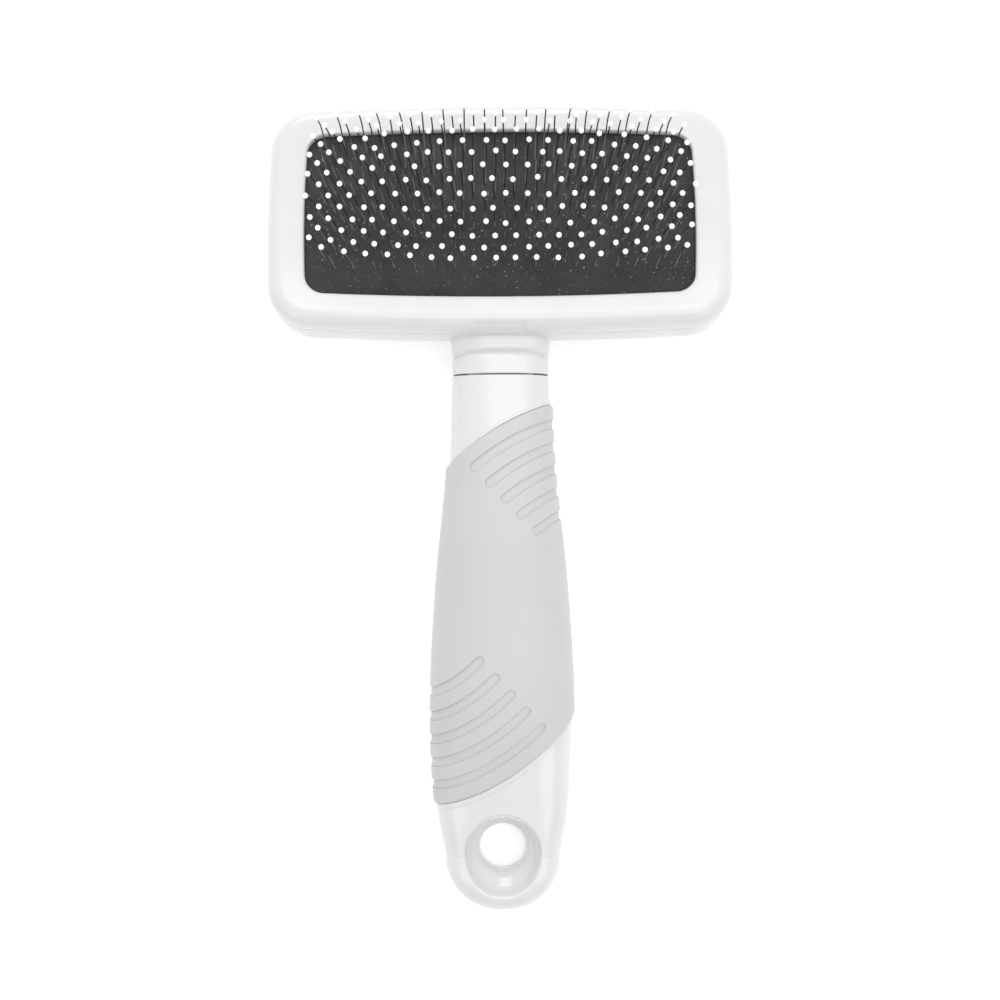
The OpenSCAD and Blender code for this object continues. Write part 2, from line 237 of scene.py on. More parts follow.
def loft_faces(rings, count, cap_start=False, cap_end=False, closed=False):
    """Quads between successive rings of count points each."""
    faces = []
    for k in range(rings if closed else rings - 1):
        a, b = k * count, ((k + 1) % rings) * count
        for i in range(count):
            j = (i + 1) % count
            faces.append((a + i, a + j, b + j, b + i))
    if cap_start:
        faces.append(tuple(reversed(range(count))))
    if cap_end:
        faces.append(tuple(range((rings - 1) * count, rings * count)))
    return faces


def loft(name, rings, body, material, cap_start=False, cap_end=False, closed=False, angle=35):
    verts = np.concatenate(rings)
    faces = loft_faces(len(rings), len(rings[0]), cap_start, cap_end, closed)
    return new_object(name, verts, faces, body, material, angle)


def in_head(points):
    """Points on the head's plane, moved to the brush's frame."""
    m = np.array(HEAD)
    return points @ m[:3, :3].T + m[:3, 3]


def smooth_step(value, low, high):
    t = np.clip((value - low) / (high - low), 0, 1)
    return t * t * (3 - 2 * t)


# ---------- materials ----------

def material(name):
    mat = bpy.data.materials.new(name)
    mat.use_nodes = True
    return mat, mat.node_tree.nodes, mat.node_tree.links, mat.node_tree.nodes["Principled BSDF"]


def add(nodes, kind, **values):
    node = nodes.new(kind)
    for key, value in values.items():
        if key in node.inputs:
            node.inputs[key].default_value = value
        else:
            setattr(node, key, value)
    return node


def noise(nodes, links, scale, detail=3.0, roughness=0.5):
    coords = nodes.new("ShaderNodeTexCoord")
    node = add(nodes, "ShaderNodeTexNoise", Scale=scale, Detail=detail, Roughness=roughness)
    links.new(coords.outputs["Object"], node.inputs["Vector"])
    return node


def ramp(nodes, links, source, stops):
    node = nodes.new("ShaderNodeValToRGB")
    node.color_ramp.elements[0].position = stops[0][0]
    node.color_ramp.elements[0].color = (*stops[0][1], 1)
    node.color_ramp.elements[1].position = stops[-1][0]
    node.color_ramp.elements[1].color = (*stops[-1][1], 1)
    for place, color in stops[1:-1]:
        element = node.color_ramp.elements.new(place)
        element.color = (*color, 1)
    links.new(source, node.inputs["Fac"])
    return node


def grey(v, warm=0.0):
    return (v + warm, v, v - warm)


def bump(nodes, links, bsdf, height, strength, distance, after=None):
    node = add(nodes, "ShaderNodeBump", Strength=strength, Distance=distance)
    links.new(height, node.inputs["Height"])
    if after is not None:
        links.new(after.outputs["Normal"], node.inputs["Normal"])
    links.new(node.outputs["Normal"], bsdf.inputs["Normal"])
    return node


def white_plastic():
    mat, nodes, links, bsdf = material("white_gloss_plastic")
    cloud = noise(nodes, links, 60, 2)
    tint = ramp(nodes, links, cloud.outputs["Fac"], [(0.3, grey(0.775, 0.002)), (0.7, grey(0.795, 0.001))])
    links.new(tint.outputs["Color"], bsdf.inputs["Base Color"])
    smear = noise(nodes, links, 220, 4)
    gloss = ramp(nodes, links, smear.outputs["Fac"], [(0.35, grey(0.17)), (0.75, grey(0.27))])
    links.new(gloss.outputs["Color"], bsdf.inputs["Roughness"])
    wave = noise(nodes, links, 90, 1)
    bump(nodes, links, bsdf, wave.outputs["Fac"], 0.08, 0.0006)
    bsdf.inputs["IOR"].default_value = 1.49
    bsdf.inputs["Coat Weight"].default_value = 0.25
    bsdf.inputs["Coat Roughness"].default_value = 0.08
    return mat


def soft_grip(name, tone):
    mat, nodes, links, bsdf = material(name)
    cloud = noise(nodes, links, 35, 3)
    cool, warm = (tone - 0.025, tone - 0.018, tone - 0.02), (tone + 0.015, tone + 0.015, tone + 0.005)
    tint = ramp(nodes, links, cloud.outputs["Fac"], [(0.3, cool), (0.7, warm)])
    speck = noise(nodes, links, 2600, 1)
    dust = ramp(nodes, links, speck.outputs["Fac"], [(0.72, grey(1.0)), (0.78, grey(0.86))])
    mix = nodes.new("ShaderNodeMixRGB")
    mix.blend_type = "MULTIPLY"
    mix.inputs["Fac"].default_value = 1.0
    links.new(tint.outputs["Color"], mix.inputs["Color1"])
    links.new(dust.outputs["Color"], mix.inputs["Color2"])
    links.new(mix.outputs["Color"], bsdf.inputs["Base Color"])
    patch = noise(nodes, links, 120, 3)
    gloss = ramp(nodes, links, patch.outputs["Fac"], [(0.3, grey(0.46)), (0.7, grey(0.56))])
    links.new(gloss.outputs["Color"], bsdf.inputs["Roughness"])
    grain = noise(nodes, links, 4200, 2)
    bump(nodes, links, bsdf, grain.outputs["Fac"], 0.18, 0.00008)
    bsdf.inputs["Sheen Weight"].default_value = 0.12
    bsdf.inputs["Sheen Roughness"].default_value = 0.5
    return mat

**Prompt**
Everything from the first line of the data through the line containing "return faces" should be echoed exactly. Add nothing.

**Right answer**
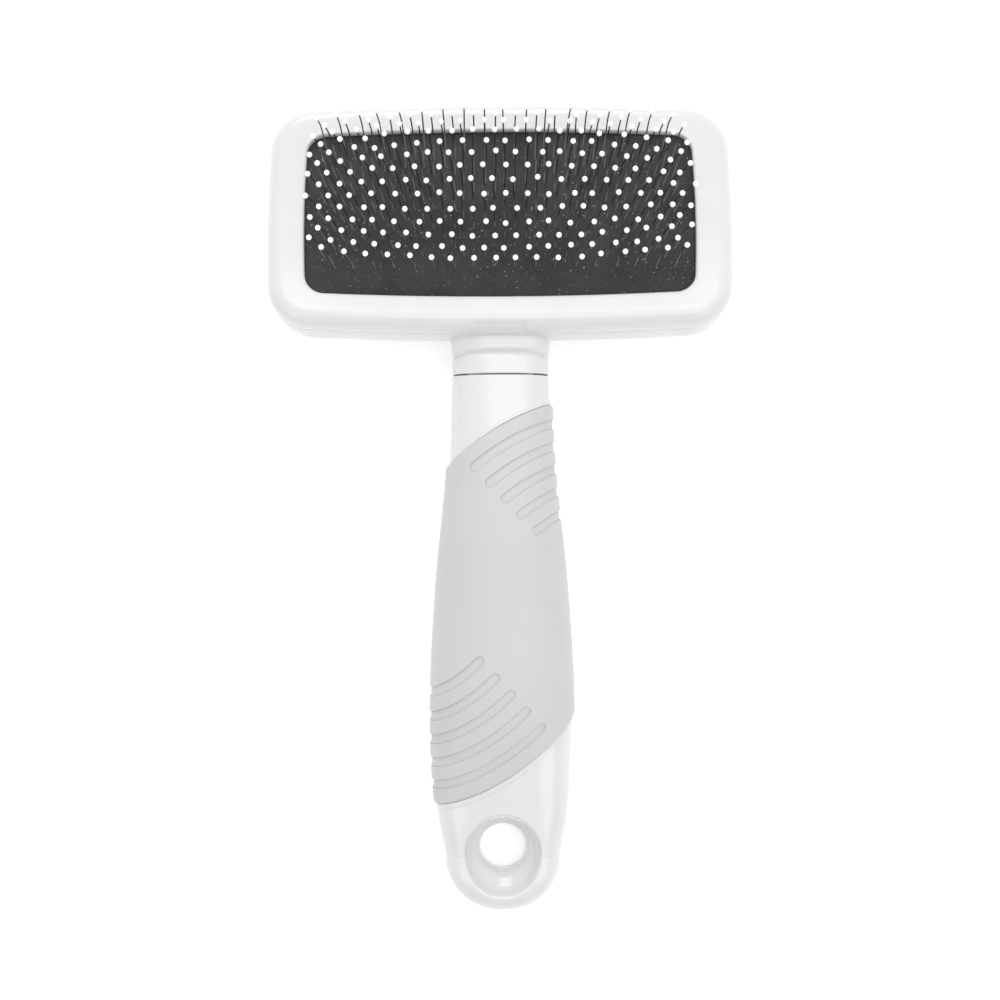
The OpenSCAD and Blender code for this object continues. Write part 2, from line 237 of scene.py on. More parts follow.
def loft_faces(rings, count, cap_start=False, cap_end=False, closed=False):
    """Quads between successive rings of count points each."""
    faces = []
    for k in range(rings if closed else rings - 1):
        a, b = k * count, ((k + 1) % rings) * count
        for i in range(count):
            j = (i + 1) % count
            faces.append((a + i, a + j, b + j, b + i))
    if cap_start:
        faces.append(tuple(reversed(range(count))))
    if cap_end:
        faces.append(tuple(range((rings - 1) * count, rings * count)))
    return faces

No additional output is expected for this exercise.